→ **WHAT YOU WILL DO**
Write out all lines holding the word "origin".
--- START DATASET RECORDS ---
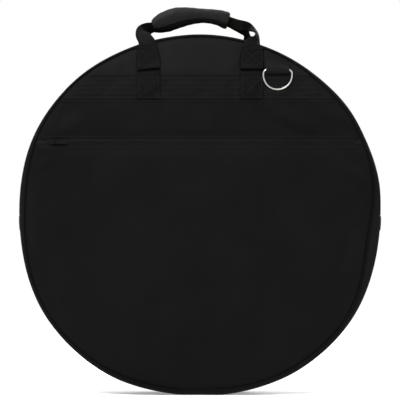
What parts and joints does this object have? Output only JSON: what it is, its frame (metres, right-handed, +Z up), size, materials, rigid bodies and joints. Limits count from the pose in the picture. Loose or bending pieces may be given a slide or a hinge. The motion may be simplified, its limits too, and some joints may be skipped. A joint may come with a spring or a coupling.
{
  "type": "cymbal bag",
  "caption": "Round padded cymbal bag whose zipped upper front folds open, with a flat zipped pocket, a webbing band, carry loops with a padded grip, and D-rings.",
  "frame": {"origin": "middle of the flat at the bottom of the gusset that the bag stands on", "axes": "+Z up through the grip, +Y from the front with the pocket towards the back panel, +X to the right as seen from the front"},
  "size_m": [0.603, 0.0922, 0.6414],
  "materials": {
    "nylon": "matt black woven nylon",
    "foam": "grey foam padding",
    "lining": "black brushed lining",
    "webbing": "black woven webbing",
    "zip_tape": "black woven zip tape",
    "zip_coil": "black nylon coil",
    "grip_cloth": "smooth dark grip cloth",
    "slider_metal": "black enamelled zinc",
    "nickel": "bright nickel plate"
  },
  "bodies": {
    "shell": {"back_panel_cloth": "nylon", "back_panel_foam": "foam", "back_panel_lining": "lining", "front_lower_cloth": "nylon", "front_lower_foam": "foam", "front_lower_lining": "lining", "gusset_lower_cloth": "nylon", "gusset_lower_foam": "foam", "gusset_lower_lining": "lining", "piping_back": "nylon", "piping_front_lower": "nylon", "gusset_strip_back": "nylon", "zip_tape_back": "zip_tape", "zip_coil_back": "zip_coil", "zip_end_tab_left": "webbing", "zip_end_tab_right": "webbing", "back_anchor_left": "webbing", "back_anchor_right": "webbing", "back_ring_tab": "webbing", "pocket_face_lower": "nylon"},
    "lid": {"front_upper_cloth": "nylon", "front_upper_foam": "foam", "front_upper_lining": "lining", "piping_front_upper": "nylon", "gusset_strip_front": "nylon", "zip_tape_front": "zip_tape", "zip_coil_front": "zip_coil", "pocket_header": "nylon", "pocket_face_upper": "nylon", "pocket_tape_upper": "zip_tape", "pocket_tape_lower": "zip_tape", "pocket_coil_upper": "zip_coil", "pocket_coil_lower": "zip_coil", "webbing_band": "webbing", "strap_patch_left": "webbing", "strap_patch_right": "webbing", "front_anchor_left": "webbing", "front_anchor_right": "webbing", "front_ring_tab": "webbing"},
    "front_handle": {"front_handle_loop": "webbing", "handle_grip": "grip_cloth"},
    "back_handle": {"back_handle_loop": "webbing"},
    "front_ring": {"front_ring": "nickel"},
    "back_ring": {"back_ring": "nickel"},
    "left_slider": {"left_slider": "slider_metal"},
    "right_slider": {"right_slider": "slider_metal"},
    "left_pull": {"left_pull": "slider_metal"},
    "right_pull": {"right_pull": "slider_metal"},
    "pocket_slider": {"pocket_slider": "slider_metal"},
    "pocket_pull": {"pocket_pull": "slider_metal"}
  },
  "joints": [
    {"name": "lid_fold", "type": "hinge", "parent": "shell", "child": "lid", "pos_m": [0, -0.0406, 0.29743], "axis": [1, 0, 0], "range_deg": [0, 150]},
    {"name": "front_handle_fold", "type": "hinge", "parent": "lid", "child": "front_handle", "pos_m": [0, -0.0415, 0.57673], "axis": [1, 0, 0], "range_deg": [0, 170]},
    {"name": "back_handle_fold", "type": "hinge", "parent": "shell", "child": "back_handle", "pos_m": [0, 0.0415, 0.57673], "axis": [-1, 0, 0], "range_deg": [0, 170]},
    {"name": "left_slider_run", "type": "hinge", "parent": "lid", "child": "left_slider", "pos_m": [0, 0, 0.29743], "axis": [0, -1, 0], "range_deg": [0, 83]},
    {"name": "right_slider_run", "type": "hinge", "parent": "lid", "child": "right_slider", "pos_m": [0, 0, 0.29743], "axis": [0, 1, 0], "range_deg": [0, 83]},
    {"name": "left_pull_tip", "type": "hinge", "parent": "left_slider", "child": "left_pull", "pos_m": [-0.00706, 0, 0.59765], "axis": [0, 1, 0], "range_deg": [0, 38]},
    {"name": "right_pull_tip", "type": "hinge", "parent": "right_slider", "child": "right_pull", "pos_m": [0.00706, 0, 0.59765], "axis": [0, -1, 0], "range_deg": [0, 38]},
    {"name": "pocket_slider_run", "type": "slide", "parent": "lid", "child": "pocket_slider", "axis": [1, 0, 0], "range_m": [0, 0.475]},
    {"name": "pocket_pull_swing", "type": "hinge", "parent": "pocket_slider", "child": "pocket_pull", "pos_m": [-0.24252, -0.0437, 0.41963], "axis": [0, 0, -1], "range_deg": [0, 150]},
    {"name": "front_ring_swing", "type": "hinge", "parent": "lid", "child": "front_ring", "pos_m": [0.13095, -0.04225, 0.53823], "axis": [-1, 0, 0], "range_deg": [0, 150]},
    {"name": "back_ring_swing", "type": "hinge", "parent": "shell", "child": "back_ring", "pos_m": [-0.13095, 0.04225, 0.53823], "axis": [1, 0, 0], "range_deg": [0, 150]}
  ]
}
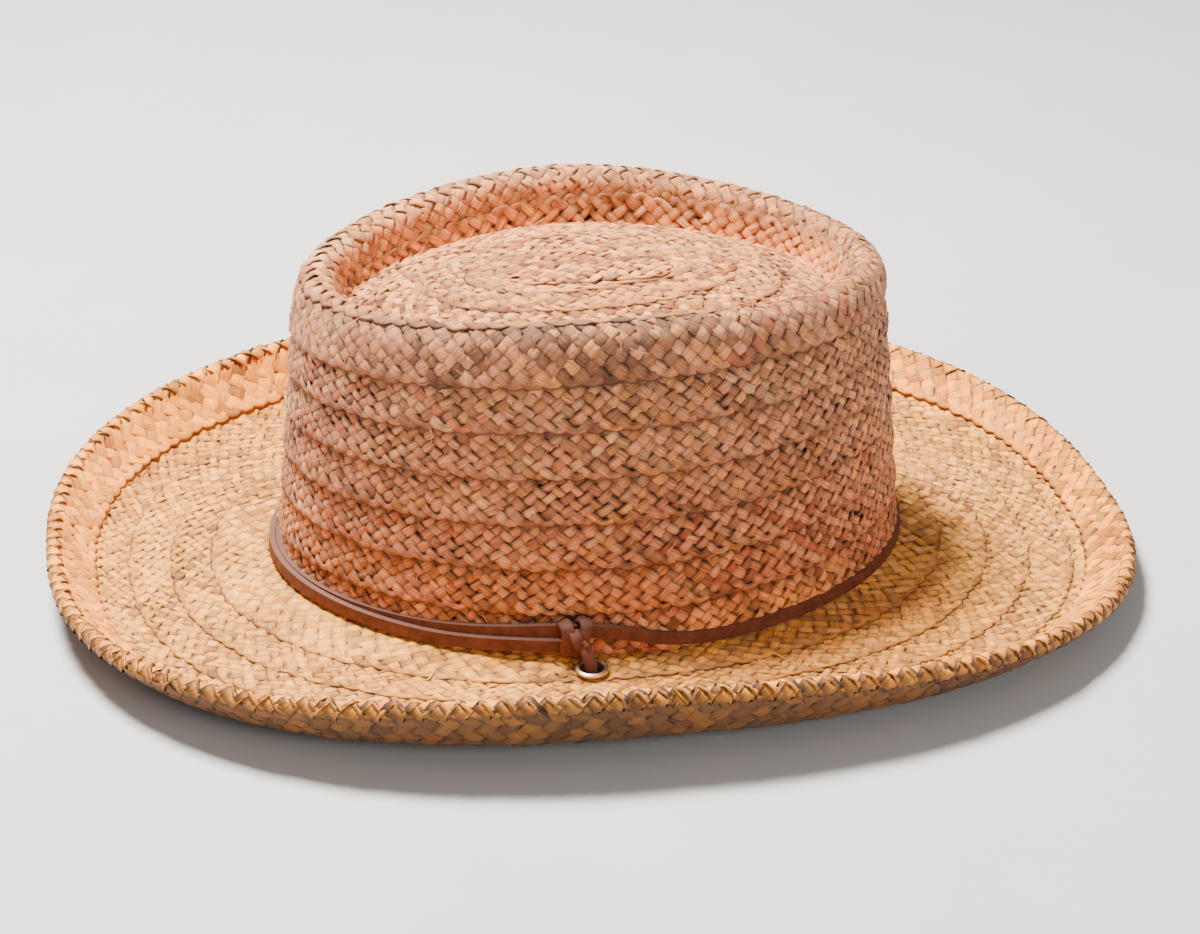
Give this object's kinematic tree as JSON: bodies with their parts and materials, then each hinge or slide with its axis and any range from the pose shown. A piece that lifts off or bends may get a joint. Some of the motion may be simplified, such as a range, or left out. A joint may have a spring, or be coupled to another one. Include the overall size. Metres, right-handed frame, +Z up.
{
  "type": "cowboy hat",
  "caption": "Plaited raffia hat with a flat sunken tip, upright crown, turned-up wired brim, leather lace round the crown and a chin cord with a sliding keeper.",
  "frame": {"origin": "centre of the hat's outline, on the surface the brim stands on", "axes": "+Z up through the crown, -Y towards the front of the hat, +X towards the wearer's left"},
  "size_m": [0.305, 0.3711, 0.1151],
  "materials": {
    "straw_tip": "plaited raffia, matt",
    "straw_crown": "plaited raffia, matt",
    "straw_brim": "plaited raffia, pressed, slight sheen",
    "straw_hem": "plaited raffia, slight sheen",
    "wire": "drawn",
    "sweatband": "woven tape",
    "seam_tape": "woven tape",
    "eyelet_metal": "nickelled, worn",
    "lace_leather": "smooth, cut edges",
    "keeper_leather": "smooth, folded and sewn"
  },
  "bodies": {
    "hat": {"brim_row_1": "straw_brim", "brim_row_2": "straw_brim", "brim_row_3": "straw_brim", "brim_row_4": "straw_brim", "brim_row_5": "straw_brim", "brim_wire": "wire", "chin_cord_left": "lace_leather", "chin_cord_right": "lace_leather", "chin_end_knot": "lace_leather", "crown_rim_row": "straw_crown", "crown_row_1": "straw_crown", "crown_row_2": "straw_crown", "crown_row_3": "straw_crown", "crown_row_4": "straw_crown", "crown_row_5": "straw_crown", "crown_row_6": "straw_crown", "eyelet_left": "eyelet_metal", "eyelet_right": "eyelet_metal", "eyelet_washer_left": "eyelet_metal", "eyelet_washer_right": "eyelet_metal", "hem_braid": "straw_hem", "lace_full_turn": "lace_leather", "lace_half_turn": "lace_leather", "lace_knot_left": "lace_leather", "lace_knot_right": "lace_leather", "sweatband": "sweatband", "sweatband_seam_tape": "seam_tape", "tip_centre_plait": "straw_tip", "tip_row_1": "straw_tip", "tip_row_2": "straw_tip", "tip_row_3": "straw_tip", "tip_side_row": "straw_tip"},
    "keeper": {"chin_keeper": "keeper_leather"}
  },
  "joints": [
    {"name": "keeper_slide", "type": "slide", "parent": "hat", "child": "keeper", "axis": [0, 1, 0], "range_m": [-0.018, 0.018]}
  ]
}
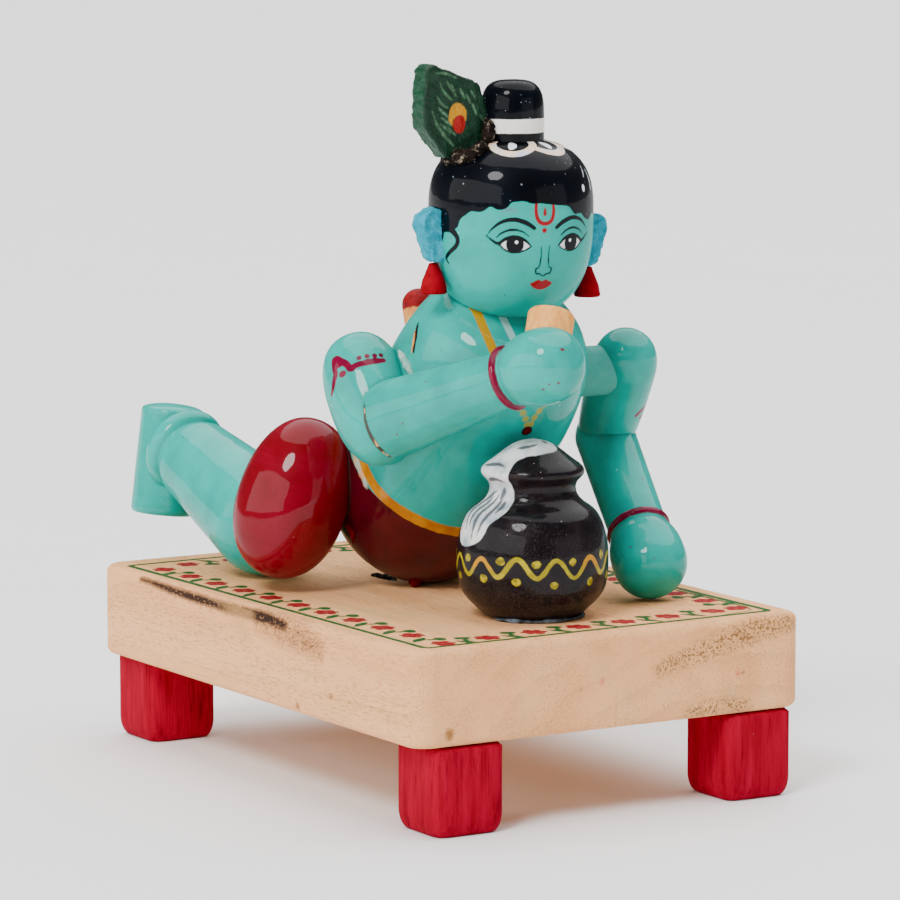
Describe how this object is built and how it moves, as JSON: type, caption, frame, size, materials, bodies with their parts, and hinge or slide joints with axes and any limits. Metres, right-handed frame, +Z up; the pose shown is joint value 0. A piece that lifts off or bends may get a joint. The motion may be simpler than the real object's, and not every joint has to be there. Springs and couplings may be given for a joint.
{
  "type": "krishna figure",
  "caption": "Painted wooden folk toy of baby Krishna crawling on a low stool, one hand raised with butter, a butter pot before him; it stands on the stool's legs.",
  "frame": {"origin": "on the floor, under the middle of the whole toy's box", "axes": "+X towards the figure's left, -Y the way it crawls and faces, +Z up"},
  "size_m": [0.0904, 0.1418, 0.1454],
  "materials": {
    "board": "bare planed hardwood, printed flower border",
    "skin": "gloss lacquer, turquoise",
    "hair": "gloss lacquer, blue-black",
    "ear": "matte paint over rough wood",
    "earring": "matte dye",
    "feather": "painted, semi-gloss",
    "bare_wood": "bare turned wood",
    "peg": "dyed wood, red end",
    "glue": "dried glue on wood",
    "shorts": "gloss lacquer, deep red",
    "pot": "gloss lacquer, brown-black",
    "stool_leg": "thin red dye, grain showing"
  },
  "bodies": {
    "root": {"board": "board", "torso": "skin", "head": "skin", "topknot": "hair", "ear_right": "ear", "earring_right": "earring", "ear_left": "ear", "earring_left": "earring", "peacock_feather": "feather", "back_peg": "peg", "upper_arm_right": "skin", "forearm_right": "skin", "butter_peg": "bare_wood", "upper_arm_left": "skin", "forearm_left": "skin", "shoulder_dowel_left": "glue", "thigh_right": "shorts", "shin_right": "skin", "foot_right": "skin", "thigh_left": "shorts", "shin_left": "skin", "foot_left": "skin", "butter_pot": "pot", "stool_leg_front_right": "stool_leg", "stool_leg_back_right": "stool_leg", "stool_leg_front_left": "stool_leg", "stool_leg_back_left": "stool_leg"}
  },
  "joints": []
}
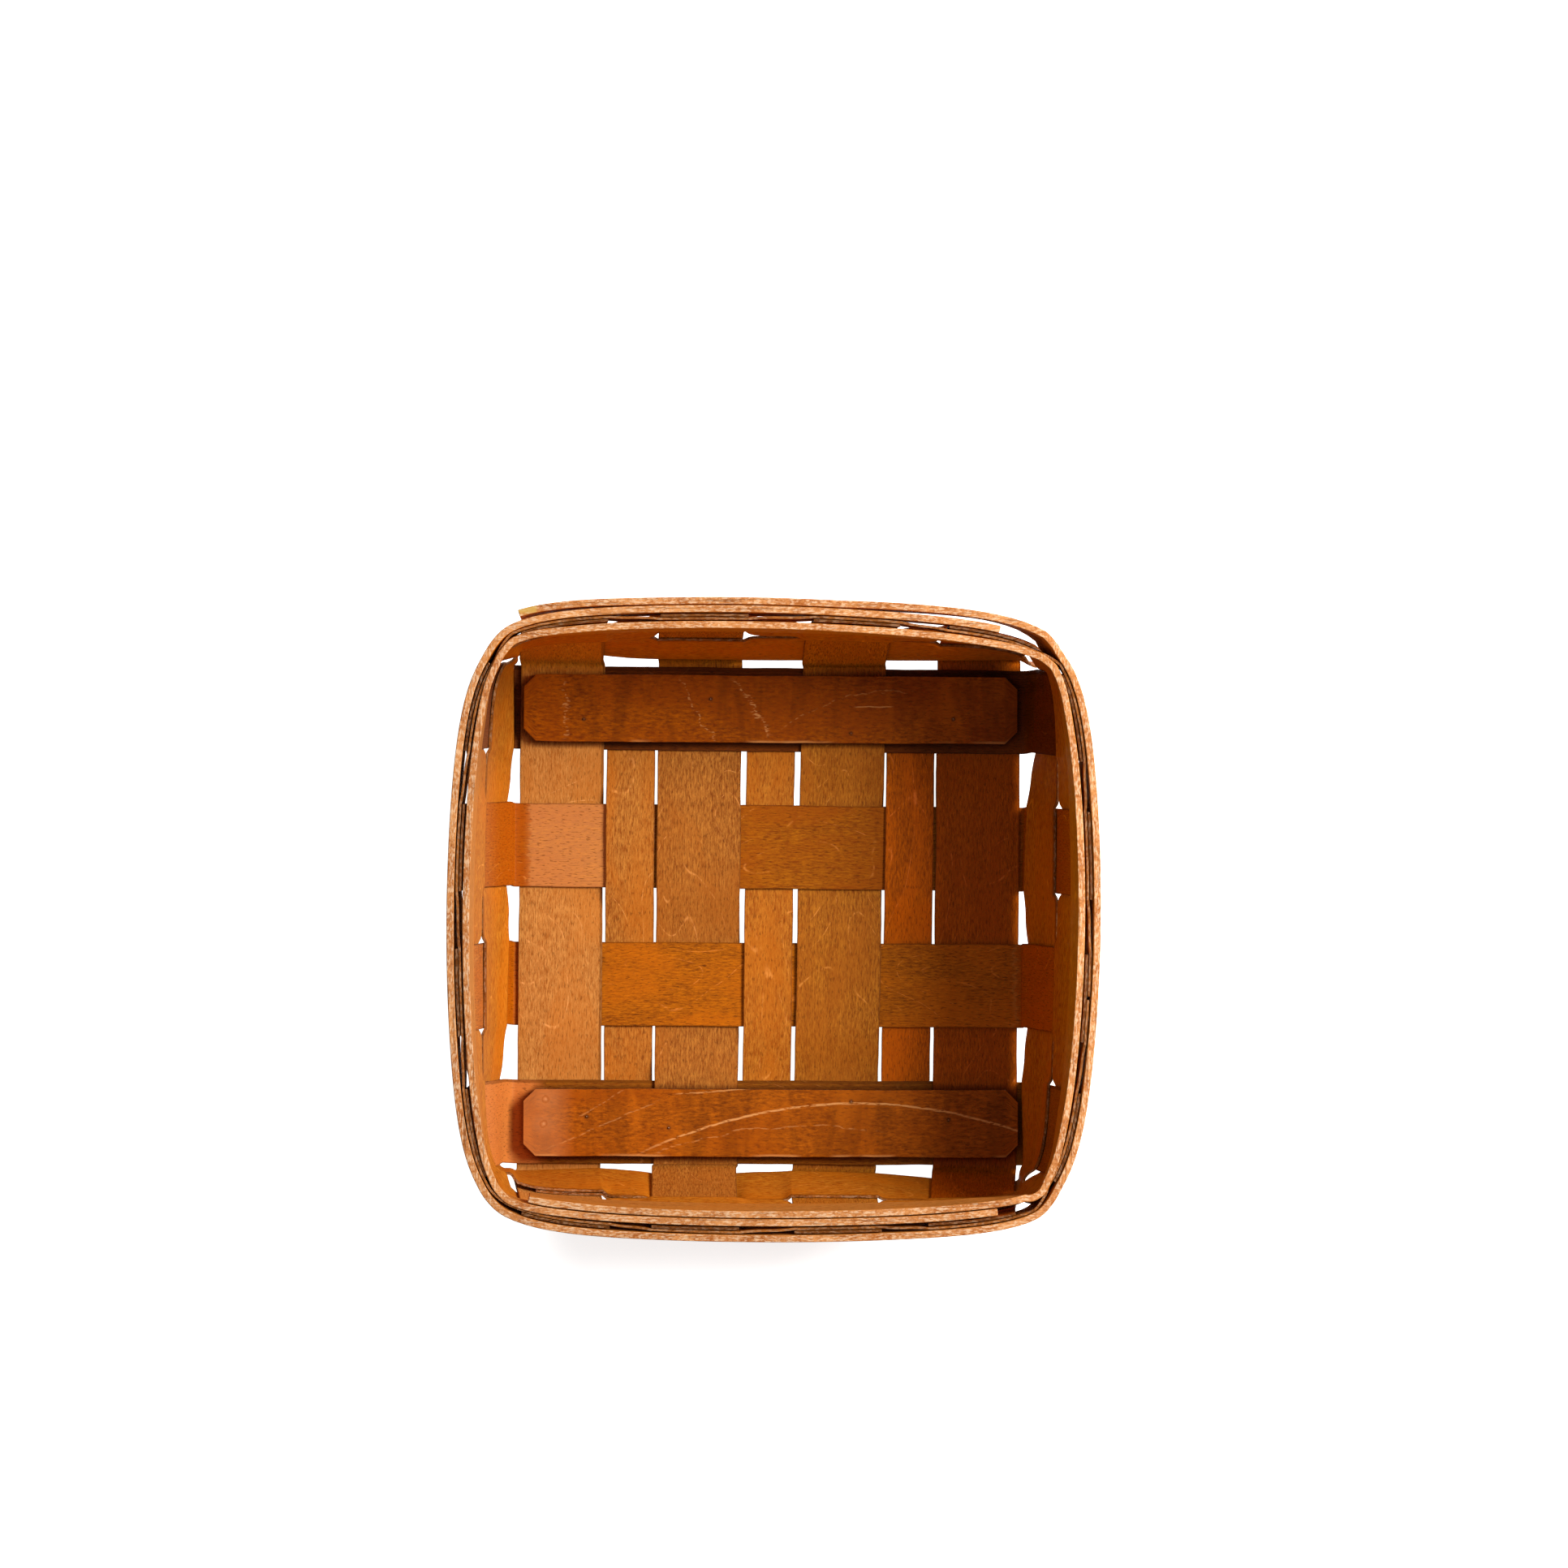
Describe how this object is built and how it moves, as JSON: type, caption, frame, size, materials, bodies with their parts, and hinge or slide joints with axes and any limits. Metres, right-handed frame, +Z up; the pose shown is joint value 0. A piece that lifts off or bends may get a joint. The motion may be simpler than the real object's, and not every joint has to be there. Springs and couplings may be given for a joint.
{
  "type": "square splint basket",
  "caption": "Shallow open basket of flat plain-woven wood splints, with two wood cleats tacked across the base inside and a pair of overlapping bent wood hoops at the rim.",
  "frame": {"origin": "middle of the basket in plan, at the underside of the lowest tack heads that it stands on", "axes": "+Z up, out of the basket's opening; the cleats run along X; -Y is the side where the inner hoop's ends overlap, +Y the side where the outer hoop's ends overlap"},
  "size_m": [0.2376, 0.2344, 0.0836],
  "materials": {
    "long_splint_wood": "honey stain, satin",
    "cross_splint_wood": "honey stain, satin",
    "weaver_wood": "honey stain, satin",
    "hoop_wood": "light stain, matt",
    "cleat_wood": "honey stain, satin",
    "tack_steel": "dull"
  },
  "bodies": {
    "root": {"cleat_back": "cleat_wood", "cleat_front": "cleat_wood", "cleat_tack_1": "tack_steel", "cleat_tack_2": "tack_steel", "cleat_tack_3": "tack_steel", "cleat_tack_4": "tack_steel", "cleat_tack_5": "tack_steel", "cleat_tack_6": "tack_steel", "cleat_tack_7": "tack_steel", "cleat_tack_8": "tack_steel", "cross_splint_1": "cross_splint_wood", "cross_splint_2": "cross_splint_wood", "cross_splint_3": "cross_splint_wood", "cross_splint_4": "cross_splint_wood", "filler_splint_1": "long_splint_wood", "filler_splint_2": "long_splint_wood", "filler_splint_3": "long_splint_wood", "inner_hoop": "hoop_wood", "long_splint_1": "long_splint_wood", "long_splint_2": "long_splint_wood", "long_splint_3": "long_splint_wood", "long_splint_4": "long_splint_wood", "lower_weaver": "weaver_wood", "outer_hoop": "hoop_wood", "rim_tack_1": "tack_steel", "rim_tack_2": "tack_steel", "rim_tack_3": "tack_steel", "rim_tack_4": "tack_steel", "rim_tack_5": "tack_steel", "rim_tack_6": "tack_steel", "rim_tack_7": "tack_steel", "rim_tack_8": "tack_steel", "rim_weaver": "weaver_wood", "upper_weaver": "weaver_wood"}
  },
  "joints": []
}
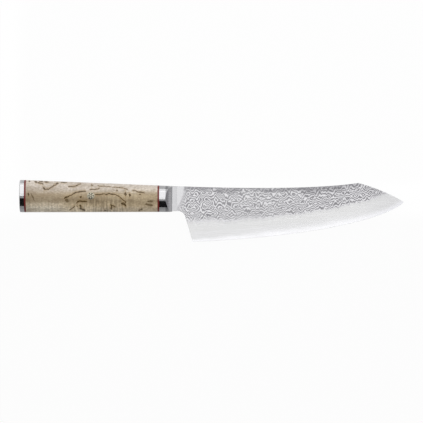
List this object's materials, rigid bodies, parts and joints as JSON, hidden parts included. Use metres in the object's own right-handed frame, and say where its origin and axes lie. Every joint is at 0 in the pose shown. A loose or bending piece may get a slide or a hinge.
--- END DATASET RECORDS ---
→ **IN RESPONSE**
  "frame": {"origin": "middle of the flat at the bottom of the gusset that the bag stands on", "axes": "+Z up through the grip, +Y from the front with the pocket towards the back panel, +X to the right as seen from the front"},
  "frame": {"origin": "centre of the hat's outline, on the surface the brim stands on", "axes": "+Z up through the crown, -Y towards the front of the hat, +X towards the wearer's left"},
  "frame": {"origin": "on the floor, under the middle of the whole toy's box", "axes": "+X towards the figure's left, -Y the way it crawls and faces, +Z up"},
  "frame": {"origin": "middle of the basket in plan, at the underside of the lowest tack heads that it stands on", "axes": "+Z up, out of the basket's opening; the cleats run along X; -Y is the side where the inner hoop's ends overlap, +Y the side where the outer hoop's ends overlap"},
List this object's materials, rigid bodies, parts and joints as JSON, hidden parts included. Use metres in the object's own right-handed frame, and say where its origin and axes lie. Every joint is at 0 in the pose shown. A loose or bending piece may get a slide or a hinge.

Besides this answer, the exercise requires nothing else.